Science fiction has inspired composers, artists and filkers to translate into music the enticingly alien quality of space adventure. The examples are as numerous as they are diverse in sound. Many SF film and television soundtracks have become classics in the genre, which combines epic musical styles with white noise and electronic instruments like the theremin to create immersive but slightly eerie soundtracks. This approach results in grand compositions like John Williams’s scores for the Star Wars films, but also in Vangelis’s metal version of epic-electronic sound in Blade Runner. In TV series like Doctor Who these elements are combined in an eclectic but still recognisably science fictional sound. A particularly interesting example is the Dr Who Radiophon-A-Tron , an online tool that demonstrates the quirky playfulness of such SF composition.

Classical composers have taken inspiration from science fiction also. Starting from the sweeping idiom of nineteenth-century opera and implementing unusual elements like atonality, these works have clearly influenced the epic style of SF film and television composing. Gustav Holst’s 1914 The Planets creates ephemeral, romantic melodies to accompany space fantasies. Other works, like John Adams’s 2005 opera Dr Atomic, characterise the alienness of space travel by way of unexpected atonal harmonies. Eef van Breen’s Klingon 2012 opera ‘u’ combines folky instruments like drums and flutes with arhythmical figures and fierce vocal performances in order to emphasise the profound unearthliness of his subject matter.

Finally, science fiction also pervades popular music history. David Bowie’s “Space Oddity” is perhaps the most famous early rock reflection on space travel, with its deceptively calm intro and its glissando into alien territory. It was soon followed by the musical Afrofuturism of artists like Sun Ra and George Clinton. Since P-Funk, outer space has been groovy as well as alien: “Put a glide in your stride and a dip in your hip / And come on up to the Mothership”. Similarly implementing 1970s sounds into pop idioms, Jeff Wayne’s Eve of the War explores a grand orchestral theme with the help of synthesizer timbres, electronic glissandos, and a disco-style drum machine. In the last decennia digital technology has helped musicians from Kraftwerk to Welle:Erdball and DJ Spooky create distorted subliminal sounds.

While the sounds of SF culture are abundant, the actual reality of space is silent. Utterly, devastatingly silent. Not even the Big Bang would have been audible to human ears if the owner of these ears would be able to survive in outer space conditions. The Alien tagline is quite correct: in space, no one can hear you scream. Or sing, your best filking efforts notwithstanding. Few authors have described the terrifying silence of space more grippingly than H P Lovecraft, whose stories narrate the “black seas of infinity” surrounding human life. But the vacuum of space, Lovecraft asserts, listens. Through the “audient void” of his universe voiceless sounds resonate. Detestable, gigantic, absurd, their soul is called “Nyarlathotep, Crawling Chaos”. What could this arch-alien possibly sound like?

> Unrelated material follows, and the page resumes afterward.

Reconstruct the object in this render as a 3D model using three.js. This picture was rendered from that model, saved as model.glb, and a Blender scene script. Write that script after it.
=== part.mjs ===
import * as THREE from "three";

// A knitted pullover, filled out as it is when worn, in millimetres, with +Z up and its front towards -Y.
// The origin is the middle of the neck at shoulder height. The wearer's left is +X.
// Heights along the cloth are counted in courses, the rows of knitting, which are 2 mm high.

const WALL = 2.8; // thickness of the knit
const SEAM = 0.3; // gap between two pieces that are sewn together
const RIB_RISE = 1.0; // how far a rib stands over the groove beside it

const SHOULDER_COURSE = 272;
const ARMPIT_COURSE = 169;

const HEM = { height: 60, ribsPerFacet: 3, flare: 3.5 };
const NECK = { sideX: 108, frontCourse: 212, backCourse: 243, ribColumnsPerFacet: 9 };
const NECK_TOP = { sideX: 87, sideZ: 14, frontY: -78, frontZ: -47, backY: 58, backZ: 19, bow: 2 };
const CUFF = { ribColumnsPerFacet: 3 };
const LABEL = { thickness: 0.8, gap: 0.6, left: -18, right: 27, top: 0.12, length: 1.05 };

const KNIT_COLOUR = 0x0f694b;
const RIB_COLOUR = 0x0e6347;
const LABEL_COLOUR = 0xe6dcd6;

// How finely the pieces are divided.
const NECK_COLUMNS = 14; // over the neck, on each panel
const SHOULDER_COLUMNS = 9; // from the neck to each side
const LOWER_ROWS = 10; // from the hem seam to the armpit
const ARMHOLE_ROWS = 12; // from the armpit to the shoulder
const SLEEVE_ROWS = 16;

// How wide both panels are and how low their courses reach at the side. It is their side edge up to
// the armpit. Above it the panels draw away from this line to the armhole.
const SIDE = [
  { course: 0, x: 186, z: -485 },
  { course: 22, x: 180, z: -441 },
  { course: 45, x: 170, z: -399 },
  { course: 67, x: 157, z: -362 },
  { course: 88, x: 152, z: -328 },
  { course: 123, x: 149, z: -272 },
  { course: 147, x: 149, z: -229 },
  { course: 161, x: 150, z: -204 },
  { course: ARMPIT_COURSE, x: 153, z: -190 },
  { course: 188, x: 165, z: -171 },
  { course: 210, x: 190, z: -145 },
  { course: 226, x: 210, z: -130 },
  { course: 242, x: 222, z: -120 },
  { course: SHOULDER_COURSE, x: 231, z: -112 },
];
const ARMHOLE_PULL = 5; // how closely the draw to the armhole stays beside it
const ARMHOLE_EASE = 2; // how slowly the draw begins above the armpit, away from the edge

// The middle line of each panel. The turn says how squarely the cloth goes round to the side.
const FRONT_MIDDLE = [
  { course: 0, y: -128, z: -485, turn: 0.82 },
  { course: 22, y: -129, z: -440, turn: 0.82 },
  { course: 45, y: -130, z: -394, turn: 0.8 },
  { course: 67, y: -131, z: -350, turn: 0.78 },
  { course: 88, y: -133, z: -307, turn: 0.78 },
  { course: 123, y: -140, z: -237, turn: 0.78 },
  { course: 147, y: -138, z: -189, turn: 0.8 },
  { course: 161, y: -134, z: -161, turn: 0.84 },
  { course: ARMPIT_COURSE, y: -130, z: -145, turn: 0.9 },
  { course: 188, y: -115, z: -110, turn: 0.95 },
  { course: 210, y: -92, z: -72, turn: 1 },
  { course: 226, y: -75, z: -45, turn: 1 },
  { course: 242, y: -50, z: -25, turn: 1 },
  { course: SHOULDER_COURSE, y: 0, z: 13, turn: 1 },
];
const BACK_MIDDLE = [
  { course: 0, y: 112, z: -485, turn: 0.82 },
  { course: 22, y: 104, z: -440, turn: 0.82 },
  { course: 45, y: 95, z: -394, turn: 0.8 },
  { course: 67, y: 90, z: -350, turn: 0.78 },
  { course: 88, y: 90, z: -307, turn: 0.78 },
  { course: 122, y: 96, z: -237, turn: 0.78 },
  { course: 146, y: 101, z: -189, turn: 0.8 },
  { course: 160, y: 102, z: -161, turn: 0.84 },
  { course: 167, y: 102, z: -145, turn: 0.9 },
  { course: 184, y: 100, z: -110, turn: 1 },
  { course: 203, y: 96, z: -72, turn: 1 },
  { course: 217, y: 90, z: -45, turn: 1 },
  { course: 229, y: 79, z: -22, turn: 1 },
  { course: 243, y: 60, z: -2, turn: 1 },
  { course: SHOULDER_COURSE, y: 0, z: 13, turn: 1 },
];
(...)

Bio: Isabella van Elferen is professor of music at Kingston University London. Her publications focus on gothic, fantasy and SF music in film, TV, video games and subcultures. Her last book is Gothic Music: The Sounds of the Uncanny (2012).

Affirmational and Transformational Doctor Who Fan Videos

Karen Hellekson

The 2005 Doctor Who reboot brought a whole new audience to the beloved family show, now a British cultural institution, and resulted in a resurgence of interest in what is now known as the classic series. Fan expressions of Doctor Who are too many and varied to enumerate here, but among the myriad ways fans engage with the show are fan-created videos. I discuss two sorts of videos in relationship to their canonicity and their expression of fandom: affirmational and transformational. (These two sorts of fans were explicated in a 2009 Dreamwidth blog post by Obsession_Inc.) Affirmational fans, who are usually male, seek to restate the source material and to affirm the creator or producer, who may actually sanction the fan artwork. Transformative fans, on the other hand, are usually female; they seek to transform the source material, and they are usually not interested in the creator or producer, at least in terms of their artwork creation.

I will show fan-created videos to illustrate the differences between the two sorts of fans and to highlight their commonalities. For the affirmational fans, I will show clips from several examples of Doctor Who recons (reconstructions). Between 1967 and 1978, the BBC destroyed archived videotape for Doctor Who. Although some footage has been recovered, many episodes remain partially or fully missing. Fans, taking advantage of the fact that audio exists for all the broadcast episodes, have created videos of the missing episodes by stringing together stills from the show or by creating cartoons, and playing the images over the soundtrack. In contrast, transformational fans do not seek to create a text that evokes canon. I will show several fan-created videos, including song/music vids, which splice together clips that, read along with the music, tell a new story, with a focus on post-2005 Doctor Who.

I examine the fan impulse to create a text in terms of transformation and canonicity. For recons, fans creatively attempt to use transformation and alteration to attain textual fidelity. Complete faithfulness to the lost original is not possible with existing technology, but practical and symbolic selection of images to fit the story and mood is possible, thus rendering recons a form of artwork rather than a literal reconstruction. Transformational fandom, which has received far more critical attention, works against the grain of the source text to critique the show or an element of our culture, to posit a preferred fan meaning (such as a relationship between characters), or to fill in perceived gaps in canon. Both kinds of fans rely on fellow fans and the community they create to support them and to provide an audience.

Bio: Karen Hellekson is founding coeditor of the fan studies journal Transformative Works and Cultures. She entered fandom as a teen in 1982 via Doctor Who. She studied English at the University of Kansas, where she worked with James Gunn and the Institute for the Study of Science Fiction. She has published in the fields of science fiction and fan studies.